Dear Carolyn: I'm 40 with a wonderful family and fulfilling career. Occasionally I am consumed with regret for past behavior. In middle school, there was a boy who was different (a disability, thick glasses, blue-collar in a neighborhood of professionals). The students were not kind to this boy. Neither was I. I never engaged in any active teasing, but I ignored him as much as possible. We used to "spray for cooties," and every time I had to touch something he had touched, I "sprayed"! I think I felt so out of place myself that I thought if I associated with him at all I would also be targeted.

I deeply regret being such a little horror. Would there be any utility in writing this man a letter to apologize? I see no reason to go into the specifics, except as they apply to me — my own insecurities, etc., led me to be awful.

Is an apology worth attempting, years later? Or does it just bring back painful memories for the recipient while the sender gets relief from the guilt?

Carolyn says: No, it's not worth attempting — though I'd tweak that. It's not appropriate to attempt. What could you say to make him whole? That you mistreated him because he looked different? Surely he knows that. That you grew up enough to feel bad about it now? I can't imagine he'd care about that accomplishment.

My Puritanism is showing, but isn't feeling bad about it a fitting punishment for the deed?

If you and he were face-to-face, I might answer differently. And had you been cruel to a friend, that would definitely change the answer, because a prior relationship introduces the possibility of misplaced blame. In that case, your reaching back into the past to amend the record, to place all of the blame on your own shoulders, could (not would — there's no certainty here) heal both you and your victim. There's still some risk your old friend wouldn't care about a 25-year-old middle-school grievance, but you clearly still do, so there's that.

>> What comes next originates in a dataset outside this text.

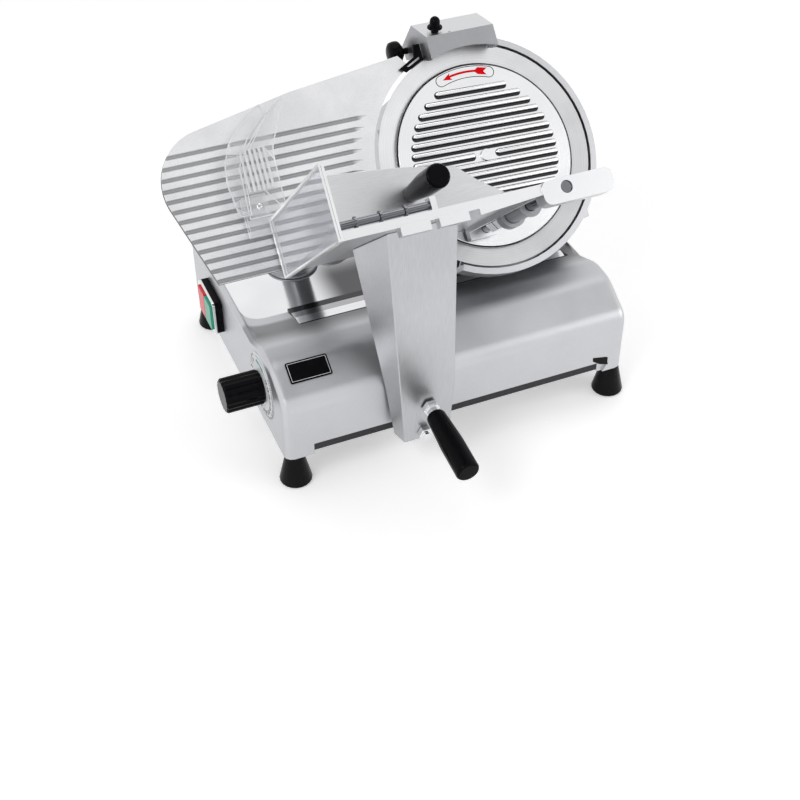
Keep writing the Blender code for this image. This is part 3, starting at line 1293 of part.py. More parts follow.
def make_handle(carriage):
    grip = frame("handle_axis", carriage, (HANDLE_X, ARM_FACE_Y - SEAT, HANDLE_Z),
                 (math.pi / 2 + HANDLE_PITCH, 0, 0))
    lean = HANDLE_NUT_R * math.tan(HANDLE_PITCH)
    top = lean + HANDLE_NUT_T
    nut = turned([(0, lean), (HANDLE_NUT_R, lean), (HANDLE_NUT_R, top), (HANDLE_NECK_R, top),
                  (HANDLE_NECK_R, top + HANDLE_NECK_L), (0, top + HANDLE_NECK_L)], HEX)
    piece("handle_nut", nut, grip, "chrome", sharp=math.radians(20))
    low = top + HANDLE_NECK_L + SEAT
    high = low + HANDLE_LENGTH
    profile = [(0, low), (HANDLE_START_R - HANDLE_EDGE / 2, low), (HANDLE_START_R, low + HANDLE_EDGE),
               (HANDLE_R, low + HANDLE_LENGTH / 2), (HANDLE_R, high - HANDLE_EDGE),
               (HANDLE_R - HANDLE_EDGE / 3, high - HANDLE_EDGE / 3), (HANDLE_R - HANDLE_EDGE, high),
               (0, high)]
    piece("handle", turned(profile, MIDDLE_ROUND), grip, "black_plastic")
    tip = ARM_BOLT_T + ARM_BOLT_TIP
    bolt = turned([(0, 0), (ARM_BOLT_R, 0), (ARM_BOLT_R, ARM_BOLT_T), (ARM_BOLT_R / 2, ARM_BOLT_T),
                   (ARM_BOLT_R / 2, tip), (0, tip)], HEX)
    piece("arm_bolt", bolt, carriage, "chrome", at=(ARM_BOLT_X, ARM_FACE_Y - SEAT, ARM_BOLT_Z),
          turn=(math.pi / 2, 0, 0), sharp=math.radians(20))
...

There's also this: You can make amends in different ways.

The first is to stop rationalizing. Yes, you're admitting fault, but in the very same thought you're making excuses — no active teasing, "I was insecure," "led me to be," blah blah. If you're going to own it, then own it: You had in you, and no doubt still have, the capacity for such cruelty. It's not that you were weak, it's that you stomped on someone weaker.

You're not alone, of course. We all have this inside.

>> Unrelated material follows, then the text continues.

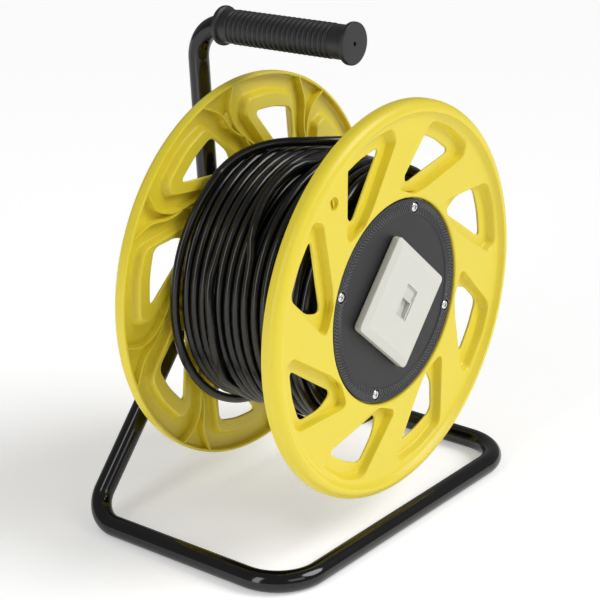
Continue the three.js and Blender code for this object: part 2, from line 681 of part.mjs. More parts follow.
// The socket insert: a shallow finger step above, the open slot below, the channel that the
// shutter slides in behind them, and the plug hole behind the channel.
function jackHousing() {
  const slotZ = CHANNEL_BOTTOM + SLOT_HEIGHT / 2;
  const socketZ = CHANNEL_BOTTOM + 0.6 + SOCKET_HEIGHT / 2;
  const stepHeight = JACK_HEIGHT - SLOT_HEIGHT - 2.5;
  const stepZ = JACK_Z + JACK_HEIGHT / 2 - 0.6 - stepHeight / 2;
  const body = toManifold(block(JACK_WIDTH, JACK_HEIGHT, JACK_FACE, -54, JACK_X, JACK_Z));
  const step = block(JACK_WIDTH - 1.2, stepHeight, JACK_FACE - 1, JACK_FACE + 0.8, JACK_X, stepZ);
  const slot = block(SLOT_WIDTH, SLOT_HEIGHT, JACK_FACE - 1, CHANNEL_BACK, JACK_X, slotZ);
  const channel = block(CHANNEL_WIDTH, CHANNEL_HEIGHT, CHANNEL_FRONT, CHANNEL_BACK, JACK_X, JACK_Z);
  const socketBack = CHANNEL_BACK + SOCKET_DEPTH;
  const socket = block(SOCKET_WIDTH, SOCKET_HEIGHT, CHANNEL_FRONT, socketBack, JACK_X, socketZ);
  return fromManifold(cut(body, ...[step, slot, channel, socket].map(toManifold)));
}

// The shutter covers the plug hole and has a finger lip along its lower edge.
function dustShutter() {
  const front = CHANNEL_FRONT + GAP;
  const z = CHANNEL_BOTTOM + GAP + SHUTTER_HEIGHT / 2;
  const lipZ = z - SHUTTER_HEIGHT / 2 + 1.4;
  const panel = block(CHANNEL_WIDTH - 2 * GAP, SHUTTER_HEIGHT, front, front + SHUTTER_THICKNESS, JACK_X, z);
  const lip = block(SLOT_WIDTH - 3, 1.4, front - 1.6, front + 0.4, JACK_X, lipZ);
  return fromManifold(join(toManifold(panel), toManifold(lip)));
}

addPiece(outlet, 'outlet_cover', outletCover(), whitePlastic());
addPiece(outlet, 'mounting_frame', mountingFrame(), brightSteel());
addPiece(outlet, 'outlet_box', outletBox(), blackPlastic());
addPiece(outlet, 'jack_housing', jackHousing(), whitePlastic());
addPiece(outlet, 'dust_shutter', dustShutter(), whitePlastic());

// ---------- cable ----------
// Inside the drum the lead runs from the outlet box to the grommet in the barrel.
const barrelInside = CORE_RADIUS - CORE_WALL - 2 * GAP;
const grommet = turned([
  [CABLE_RADIUS + GAP, barrelInside - 5.4],
  [7, barrelInside - 5.4],
  [7, barrelInside],
  [CABLE_ENTRY_RADIUS - GAP, barrelInside],
  [CABLE_ENTRY_RADIUS - GAP, CORE_RADIUS],
  [CABLE_RADIUS + GAP, CORE_RADIUS],
], 14);
const innerLead = rod(CABLE_RADIUS, 27, CORE_RADIUS - 1, 10);
for (const [name, shape, material] of [
  ['cable_grommet', grommet, finish(0x1a1a1b, 0.6, 0)],
  ['inner_lead', innerLead, blackCable()],
]) {
  shape.rotateZ(-Math.PI / 2).translate(0, GROMMET_Y, 0);
  addPiece(drum, name, turnedBy(shape, GROMMET_ANGLE), material);
}

// All the turns on the barrel.
const winding = ring(CORE_RADIUS + GAP, WINDING_RADIUS, -WINDING_HALF_WIDTH, WINDING_HALF_WIDTH, 48);
addPiece(drum, 'cable_winding', winding, blackCable());

// The loose end crosses the turns towards the front flange and lifts off them.
// [degrees from the top towards +X, y, distance from the axis]
const tailRoute = [
  [-34, 51, 104.8], [-30, 50.6, 104.8], [-26, 49.7, 104.8], [-22, 48.2, 104.8], [-18, 46, 104.8],
  [-14, 43.2, 104.8], [-10.5, 40, 104.8], [-7, 36, 104.8], [-4, 31.5, 104.9], [-1, 26.5, 104.9],
  [2, 20.5, 105], [5.5, 14.5, 105.2], [9.5, 9, 105.6], [13.5, 4.5, 106.4], [18, 0.5, 107.6],
].map(([degrees, y, radius]) => {
  const angle = THREE.MathUtils.degToRad(degrees);
  return new THREE.Vector3(radius * Math.sin(angle), y, radius * Math.cos(angle));
});
const tailCurve = new THREE.CatmullRomCurve3(tailRoute);
const tailShape = new THREE.Shape(circle(CABLE_RADIUS, 10));
const tail = new THREE.ExtrudeGeometry(tailShape, { steps: 10, extrudePath: tailCurve });
addPiece(drum, 'cable_tail', tail, blackCable());

const tailEnd = tailRoute[tailRoute.length - 1];
const plugDirection = tailCurve.getTangent(1);
const plugGroup = new THREE.Group();
plugGroup.position.copy(tailEnd);
plugGroup.quaternion.setFromUnitVectors(new THREE.Vector3(0, 1, 0), plugDirection);
drum.add(plugGroup);
const boot = turned([[0, GAP], [4.4, GAP], [5, 8], [5, BOOT_LENGTH], [0, BOOT_LENGTH]], 12);
addPiece(plugGroup, 'plug_boot', boot, blackPlastic());
const plugBody = block(PLUG_WIDTH, PLUG_HEIGHT, BOOT_LENGTH + GAP, BOOT_LENGTH + PLUG_LENGTH);
addPiece(plugGroup, 'plug_body', plugBody, finish(0xdfe4e6, 0.1, 0));

export default reel;
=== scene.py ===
import math

import bmesh
import bpy
import numpy as np
from mathutils import Matrix, Vector, geometry


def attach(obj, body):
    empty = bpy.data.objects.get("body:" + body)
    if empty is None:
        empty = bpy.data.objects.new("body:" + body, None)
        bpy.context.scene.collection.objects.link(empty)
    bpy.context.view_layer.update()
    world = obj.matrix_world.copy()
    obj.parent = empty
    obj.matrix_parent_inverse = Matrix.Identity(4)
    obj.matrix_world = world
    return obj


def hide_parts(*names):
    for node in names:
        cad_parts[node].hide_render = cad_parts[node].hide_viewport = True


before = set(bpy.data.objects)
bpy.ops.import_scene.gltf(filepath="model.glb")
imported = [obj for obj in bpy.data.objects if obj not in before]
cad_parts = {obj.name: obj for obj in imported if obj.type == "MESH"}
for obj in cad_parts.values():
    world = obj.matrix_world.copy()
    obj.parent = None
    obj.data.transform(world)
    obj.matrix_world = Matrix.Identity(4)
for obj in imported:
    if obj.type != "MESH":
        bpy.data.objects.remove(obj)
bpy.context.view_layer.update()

# ---------------------------------------------------------------- studio
# A pale floor that runs on out of view under a bright surrounding. A broad soft light comes from
# the front right and above, and a tall strip at the left picks out the rims and the tubes.
scene = bpy.context.scene
scene.view_settings.view_transform = "Standard"

floor_half = 6.0
floor_mesh = bpy.data.meshes.new("floor")
floor_corners = [(-floor_half, -floor_half, 0), (floor_half, -floor_half, 0)]
floor_corners += [(floor_half, floor_half, 0), (-floor_half, floor_half, 0)]
floor_mesh.from_pydata(floor_corners, [], [(0, 1, 2, 3)])
floor = bpy.data.objects.new("floor", floor_mesh)
floor_finish = bpy.data.materials.new("pale floor")
floor_finish.use_nodes = True
floor_shader = floor_finish.node_tree.nodes["Principled BSDF"]
floor_shader.inputs["Base Color"].default_value = (0.95, 0.95, 0.95, 1)
floor_shader.inputs["Roughness"].default_value = 0.8
floor_shader.inputs["Emission Color"].default_value = (1, 1, 1, 1)
floor_shader.inputs["Emission Strength"].default_value = 0.34
floor_mesh.materials.append(floor_finish)
scene.collection.objects.link(floor)

world = bpy.data.worlds.new("studio surroundings")
world.use_nodes = True
backdrop = world.node_tree.nodes["Background"]
backdrop.inputs["Color"].default_value = (1, 1, 1, 1)
direct = world.node_tree.nodes.new("ShaderNodeLightPath")
level = world.node_tree.nodes.new("ShaderNodeMapRange")
level.inputs["To Min"].default_value = 0.25
level.inputs["To Max"].default_value = 1.0
world.node_tree.links.new(direct.outputs["Is Camera Ray"], level.inputs["Value"])
world.node_tree.links.new(level.outputs["Result"], backdrop.inputs["Strength"])
scene.world = world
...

Now you're mature enough not to ostracize people. Well, maybe — subtle middle-school carryovers among adults pretty much keep me employed — but you insult this person all over again if you treat yours as the isolated mistake of a bygone self.

Instead, honor him by knowing your humanity, knowing this dark and selfish aspect of you, acknowledging it's always going to be there — and never forgetting that our right to walk among decent people depends on our ongoing mastery over these impulses.

You mention a family — children? If so, then also serve this boy well through your teaching. Ask your kids what they see in school and around the neighborhood. If there are kids like this boy — targets — talk about how they might feel. Ask your kids how they handle these situations. Talk, in age-appropriate ways, about the human impulse toward elevating ourselves on the backs of those we perceive as weak. Share with them that your unkindness a quarter century ago nags at you still.

Kids will be cruel, yes — but that's no excuse for not asking better of them.